===== Given data

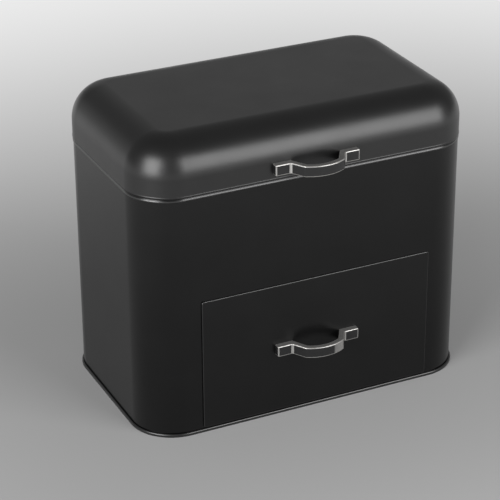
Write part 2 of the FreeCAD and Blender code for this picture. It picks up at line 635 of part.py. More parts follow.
def make_lid_shell():
    """Pressed lid: one large round along its top edge, and a small rolled hem round its skirt."""
    body = new_body("lid_shell")
    ceiling = "(Sizes.overall_height - Sizes.lid_sheet)"
    block = new_sketch(body, "XY", "block", LID_BOTTOM)
    lid_outline(block, "0")
    pad(body, "block", block, f"Sizes.overall_height - {LID_BOTTOM}")
    inside = new_sketch(body, "XY", "inside", LID_BOTTOM)
    lid_outline(inside, "-Sizes.lid_sheet")
    pocket(body, "inside", inside, f"{ceiling} - {LID_BOTTOM}", along_normal=True)
    fillet(body, "inner_round", "Sizes.lid_edge_round - Sizes.lid_sheet", lambda box: level(box, ceiling))
    fillet(body, "edge_round", "Sizes.lid_edge_round", lambda box: level(box, "Sizes.overall_height"))
    path = new_sketch(body, "XY", "hem_path", LID_BOTTOM)
    lid_outline(path, "0")
    roll(body, "hem", path, LID_Y, LID_BOTTOM, "Sizes.hem_height", "Sizes.hem_proud", "Sizes.lid_sheet")

    handle_holes = new_sketch(body, "XZ", "handle_holes", LID_Y)
    for x, z in handle_screw_places("0", LID_HANDLE_Z):
        circle(handle_holes, x, z, "Sizes.screw_radius + Sizes.screw_gap")
    pocket(body, "handle_holes", handle_holes, "2 * Sizes.lid_sheet")
    rivet_holes = new_sketch(body, "XZ", "rivet_holes", f"-{LID_Y}")
    for x, z in hinge_rivet_places(f"{AXIS_Z} + {LID_RIVET_RISE}"):
        circle(rivet_holes, x, z, "Sizes.rivet_radius + Sizes.rivet_gap")
    pocket(body, "rivet_holes", rivet_holes, "2 * Sizes.lid_sheet", along_normal=True)
    return body


# ---------------------------------------------------------------- drawer_front

def front_outline(sketch, inward):
    """The drawer front's outline about its own middle, moved inward by an expression."""
    x, z = f"(Sizes.front_width / 2 - {inward})", f"(Sizes.front_height / 2 - {inward})"
    outline(sketch, f"-{x}", x, f"-{z}", z, f"Sizes.front_corner - {inward}")


def make_drawer_front():
    """Flat front with its edge turned back all round. It lies over the cut-out."""
    depth = "(Sizes.front_proud - Sizes.front_gap)"
    body = new_body("drawer_front", x="Sizes.drawer_shift", z=FRONT_MIDDLE)
    plate = new_sketch(body, "XZ", "plate", f"{WALL_Y} + Sizes.front_gap")
    front_outline(plate, "0")
    pad(body, "plate", plate, depth)
    fillet(body, "edge_round", "Sizes.front_edge_round", lambda box: near(box.YMax, f"-{FRONT_Y}"))
    hollow = new_sketch(body, "XZ", "hollow", f"{WALL_Y} + Sizes.front_gap")
    front_outline(hollow, "Sizes.front_sheet")
    pocket(body, "hollow", hollow, f"{depth} - Sizes.front_sheet", along_normal=True)

    holes = new_sketch(body, "XZ", "screw_holes", FRONT_Y)
    for x, z in handle_screw_places("Sizes.drawer_handle_shift", "-Sizes.drawer_handle_drop"):
        circle(holes, x, z, "Sizes.screw_radius + Sizes.screw_gap")
    pocket(body, "screw_holes", holes, "2 * Sizes.front_sheet")
    return body


# ---------------------------------------------------------------- drawer_tray

def tray_outline(sketch, inward):
    """The tray's plan outline, moved inward by an expression."""
    half = f"({TRAY_HALF} - {inward})"
    outline(sketch, f"-{half}", half, f"-({TRAY_FRONT} - {inward})", f"{TRAY_BACK} - {inward}",
            f"Sizes.tray_corner - {inward}")


def make_drawer_tray():
    """Folded open tray with a doubled edge. Its rear wall ends in a raised lip for the stops."""
    body = new_body("drawer_tray", x="Sizes.drawer_shift")
    block = new_sketch(body, "XY", "block", TRAY_BOTTOM)
    tray_outline(block, "0")
    pad(body, "block", block, f"{TRAY_TOP} - {TRAY_BOTTOM}")
    fillet(body, "bend", "Sizes.tray_bend", lambda box: level(box, TRAY_BOTTOM))
    inside = new_sketch(body, "XY", "inside", TRAY_TOP)
    tray_outline(inside, "Sizes.tray_sheet")
    pocket(body, "inside", inside, f"{TRAY_TOP} - {TRAY_BOTTOM} - Sizes.tray_sheet")
    fillet(body, "inner_bend", "Sizes.tray_bend - Sizes.tray_sheet",
           lambda box: level(box, f"{TRAY_BOTTOM} + Sizes.tray_sheet"))

    hem = new_sketch(body, "XY", "hem", TRAY_TOP)
    tray_outline(hem, "Sizes.tray_sheet / 2")
    tray_outline(hem, "2 * Sizes.tray_sheet")
    pad(body, "hem", hem, "Sizes.tray_hem", backward=True)
    lip = new_sketch(body, "XY", "lip", f"{TRAY_TOP} - Sizes.tray_sheet")
    across = f"({TRAY_HALF} - Sizes.tray_corner)"
    rectangle(lip, f"-{across}", across, f"{TRAY_BACK} - Sizes.tray_sheet", TRAY_BACK)
    pad(body, "lip", lip, "Sizes.lip_rise + Sizes.tray_sheet")

    holes = new_sketch(body, "XZ", "screw_holes", TRAY_FRONT)
    for x, z in handle_screw_places("Sizes.drawer_handle_shift", DRAWER_HANDLE_Z):
        circle(holes, x, z, "Sizes.screw_radius + Sizes.screw_gap")
    pocket(body, "screw_holes", holes, "2 * Sizes.tray_sheet")
    return body


# ---------------------------------------------------------------- lid_handle, drawer_handle

LID_HANDLE = {"x": "0", "y": f"-{LID_Y}", "z": LID_HANDLE_Z}
DRAWER_HANDLE = {"x": "Sizes.drawer_shift + Sizes.drawer_handle_shift", "y": f"-{FRONT_Y}",
                 "z": DRAWER_HANDLE_Z}


def bar_plan(sketch):
    """The handle from above: two feet on the seat (y = 0), and a bar that steps out into a bow."""
    end, foot, face = "(Sizes.handle_length / 2)", "Sizes.foot_inner", "Sizes.foot_depth"
    knee, out, steel = "Sizes.knee_across", "Sizes.knee_out", "Sizes.bar_thickness"
    rise = f"(Sizes.bow_reach - {out})"
    bow = f"(({knee} * {knee} + {rise} * {rise}) / (2 * {rise}))"

    # Points of the right half, from the knee to the inner knee, with the last two to be solved.
    pinned = [(knee, f"-{out}"), (foot, f"-{face}"), (end, f"-{face}"), (end, "0")]
    right = [vector(number(x), number(y)) for x, y in pinned]
    run = (right[0] - right[1]).normalize()
    inward = vector(run.y, -run.x) * number(steel)
    start = right[1] + inward
    right.append(start - run * (start.y / run.y))
    right.append(right[0] + inward)
    left = [vector(-point.x, point.y) for point in right]

    halves = []
    for half in (right, left):
        halves.append([sketch.addGeometry(Part.LineSegment(a, b)) for a, b in zip(half, half[1:])])

    centre = vector(0, number(f"{bow} - Sizes.bow_reach"))
    arcs = []
    for point, radius in ((right[0], bow), (right[5], f"{bow} - {steel}")):
        swing = math.asin(point.x / number(radius))
        whole = Part.Circle(centre, vector(0, 0, 1), number(radius))
        arcs.append(sketch.addGeometry(Part.ArcOfCircle(whole, 1.5 * math.pi - swing, 1.5 * math.pi + swing)))
        bind(sketch, "Radius", arcs[-1], text=radius)
    sketch.addConstraint(Sketcher.Constraint("Coincident", arcs[0], 3, arcs[1], 3))

    for lines, sign, arc_end in ((halves[0], "", 2), (halves[1], "-", 1)):
        for first, second in zip(lines, lines[1:]):
            sketch.addConstraint(Sketcher.Constraint("Coincident", first, 2, second, 1))
        for line, (x, y) in zip(lines, pinned):
            place(sketch, line, 1, f"{sign}{x}", y)
        sketch.addConstraint(Sketcher.Constraint("Coincident", lines[0], 1, arcs[0], arc_end))
        sketch.addConstraint(Sketcher.Constraint("Coincident", lines[-1], 2, arcs[1], arc_end))
        sketch.addConstraint(Sketcher.Constraint("PointOnObject", lines[-1], 1, -1))
        sketch.addConstraint(Sketcher.Constraint("Parallel", lines[0], lines[-1]))
        bind(sketch, "Distance", lines[-1], 2, lines[0], text=steel)
    doc.recompute()
    inner_knee = sketch.Geometry[halves[0][-1]].EndPoint
    return inner_knee.x, inner_knee.y


def upright_at(box, x, y):
    """True for an upright edge this far to the left or right of the middle, at y."""
    here = vector(abs(box.Center.x), box.Center.y)
    return box.XLength < TOLERANCE and here.distanceToPoint(vector(x, y)) < TOLERANCE


def make_handle(name, seat):
    """Cast bow pull: a flat bar on edge with two square feet, tapped from behind for its screws."""
    body = new_body(name, **seat)
    half_height = "Sizes.handle_height / 2"
    plan = new_sketch(body, "XY", "plan", f"-{half_height}")
    inner_knee = bar_plan(plan)
    pad(body, "bar", plan, "Sizes.handle_height")
    knee = number("Sizes.knee_across"), -number("Sizes.knee_out")
    crease = number("Sizes.foot_inner"), -number("Sizes.foot_depth")
    end = number("Sizes.handle_length / 2"), -number("Sizes.foot_depth")
    fillet(body, "knee_round", "Sizes.knee_round", lambda box: upright_at(box, *knee))
    fillet(body, "crease_round", "Sizes.crease_round", lambda box: upright_at(box, *crease))
    fillet(body, "inner_knee_round", "Sizes.inner_knee_round", lambda box: upright_at(box, *inner_knee))
    fillet(body, "end_round", "Sizes.bar_edge_round", lambda box: upright_at(box, *end))
    fillet(body, "edge_round", "Sizes.bar_edge_round",
           lambda box: (level(box, half_height) or level(box, f"-{half_height}")) and box.YMin < -TOLERANCE)

    threads = new_sketch(body, "XZ", "threads")
    for x, z in handle_screw_places("0", "0"):
        circle(threads, x, z, "Sizes.screw_radius + Sizes.thread_gap")
    pocket(body, "threads", threads, "Sizes.thread_depth + Sizes.thread_spare", along_normal=True)
    return body


# ---------------------------------------------------------------- handle screws and washers

def make_washers(name, seat, stack):
    """Two flat washers against the inside of the sheet, which is stack thick."""
    body = new_body(name, **seat)
    rings = new_sketch(body, "XZ", "rings", f"-({stack} + Sizes.washer_thickness)")
    for x, z in handle_screw_places("0", "0"):
        circle(rings, x, z, "Sizes.washer_radius")
        circle(rings, x, z, "Sizes.screw_radius + Sizes.screw_gap")
    pad(body, "rings", rings, "Sizes.washer_thickness")
    return body


def make_screws(name, seat, stack):
    """Two pan-head screws from inside, through washer and sheet into the handle's feet."""
    body = new_body(name, **seat)
    under_head = f"({stack} + Sizes.washer_thickness)"
    top = f"({under_head} + Sizes.screw_head)"
    places = handle_screw_places("0", "0")
    discs(body, "heads", places, "Sizes.screw_head_radius", top, "Sizes.screw_head")
    fillet(body, "head_round", "Sizes.screw_head_round", lambda box: near(box.YMin, top))
    discs(body, "shanks", places, "Sizes.screw_radius", under_head, f"{under_head} + Sizes.thread_depth")
    long, short = "Sizes.cross_length / 2", "Sizes.cross_width / 2"
    for slot, across, up in (("level_slot", long, short), ("upright_slot", short, long)):
        recess = new_sketch(body, "XZ", slot, f"-{top}")
        for x, z in places:
            rectangle(recess, f"{x} - {across}", f"{x} + {across}", f"{z} - {up}", f"{z} + {up}")
        pocket(body, slot, recess, "Sizes.cross_depth", along_normal=True)
    return body


# ---------------------------------------------------------------- all pieces

def make_all():
    lid_stack = "Sizes.lid_sheet"
    drawer_stack = "(Sizes.front_sheet + Sizes.tray_sheet)"
    body_rivets = f"{AXIS_Z} - {BODY_RIVET_DROP}"
    lid_rivets = f"{AXIS_Z} + {LID_RIVET_RISE}"
    bodies = [
        make_body_shell(),
        make_rim_band(),
        make_base_panel(),
        make_shelf_panel(),
        make_drawer_rail("drawer_rail_left", "-"),
        make_drawer_rail("drawer_rail_right", ""),
        make_drawer_stops(),
        make_hinge_rivets("hinge_body_rivets", body_rivets, WALL_Y, "Sizes.body_sheet"),
        make_hinge_rivets("hinge_lid_rivets", lid_rivets, LID_Y, "Sizes.lid_sheet"),
        make_lid_shell(),
        make_handle("lid_handle", LID_HANDLE),
        make_washers("lid_handle_washers", LID_HANDLE, lid_stack),
        make_screws("lid_handle_screws", LID_HANDLE, lid_stack),
        make_drawer_front(),
        make_drawer_tray(),
        make_handle("drawer_handle", DRAWER_HANDLE),
        make_washers("drawer_handle_washers", DRAWER_HANDLE, drawer_stack),
        make_screws("drawer_handle_screws", DRAWER_HANDLE, drawer_stack),
    ]
    for word, side in (("left", "-"), ("right", "")):
        bodies.append(make_hinge_body_leaf(f"hinge_body_leaf_{word}", side))
        bodies.append(make_hinge_lid_leaf(f"hinge_lid_leaf_{word}", side))
        bodies.append(make_hinge_pin(f"hinge_pin_{word}", side))
    return bodies


def check(bodies):
    """Stop at any object that failed, and at any sub-part without a valid shape."""
    doc.recompute()
    for item in doc.Objects:
        if "Invalid" in item.State or "Error" in item.State:
            raise RuntimeError(f"{item.Name} failed: {item.State}")
    for body in bodies:
        if body.Shape.isNull() or not body.Shape.isValid():
            raise RuntimeError(f"{body.Label} has no valid shape")


def write(bodies):
    os.makedirs("parts", exist_ok=True)
    for body in bodies:
        body.Shape.exportStep(f"parts/{body.Label}.step")
        print(f"{body.Label}: {len(body.Shape.Solids)} solid(s), {body.Shape.Volume:.1f} mm3")


pieces = make_all()
check(pieces)
write(pieces)
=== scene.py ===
import bpy, bmesh, math
from mathutils import Matrix, Vector


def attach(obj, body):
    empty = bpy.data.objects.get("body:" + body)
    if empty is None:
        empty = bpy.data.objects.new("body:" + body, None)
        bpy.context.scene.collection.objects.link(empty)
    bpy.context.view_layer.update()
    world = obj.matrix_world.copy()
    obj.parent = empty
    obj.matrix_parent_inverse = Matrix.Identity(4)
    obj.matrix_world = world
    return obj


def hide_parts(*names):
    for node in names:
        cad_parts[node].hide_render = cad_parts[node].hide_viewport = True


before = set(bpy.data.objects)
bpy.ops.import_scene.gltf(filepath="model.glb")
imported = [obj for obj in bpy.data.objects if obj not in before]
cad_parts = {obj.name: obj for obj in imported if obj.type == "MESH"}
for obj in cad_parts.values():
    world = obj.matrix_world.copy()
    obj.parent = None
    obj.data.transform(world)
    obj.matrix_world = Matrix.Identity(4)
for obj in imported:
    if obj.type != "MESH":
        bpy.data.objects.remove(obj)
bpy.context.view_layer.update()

# ---------------------------------------------------------------- base panel
# The bottom is one pressing of 0.7 mm steel, sprayed black with the wall. Its rim is folded round the foot of
# the wall and closed on it as a seam that shows all round; inside, its floor stands 6.4 mm above the table.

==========

From the listing above, output exactly the run of lines that starts with the line containing "return bodies" and ends with the line containing "cad_parts[node].hide_render = cad_parts[node].hide_viewport".

    return bodies


def check(bodies):
    """Stop at any object that failed, and at any sub-part without a valid shape."""
    doc.recompute()
    for item in doc.Objects:
        if "Invalid" in item.State or "Error" in item.State:
            raise RuntimeError(f"{item.Name} failed: {item.State}")
    for body in bodies:
        if body.Shape.isNull() or not body.Shape.isValid():
            raise RuntimeError(f"{body.Label} has no valid shape")


def write(bodies):
    os.makedirs("parts", exist_ok=True)
    for body in bodies:
        body.Shape.exportStep(f"parts/{body.Label}.step")
        print(f"{body.Label}: {len(body.Shape.Solids)} solid(s), {body.Shape.Volume:.1f} mm3")


pieces = make_all()
check(pieces)
write(pieces)
=== scene.py ===
import bpy, bmesh, math
from mathutils import Matrix, Vector


def attach(obj, body):
    empty = bpy.data.objects.get("body:" + body)
    if empty is None:
        empty = bpy.data.objects.new("body:" + body, None)
        bpy.context.scene.collection.objects.link(empty)
    bpy.context.view_layer.update()
    world = obj.matrix_world.copy()
    obj.parent = empty
    obj.matrix_parent_inverse = Matrix.Identity(4)
    obj.matrix_world = world
    return obj


def hide_parts(*names):
    for node in names:
        cad_parts[node].hide_render = cad_parts[node].hide_viewport = True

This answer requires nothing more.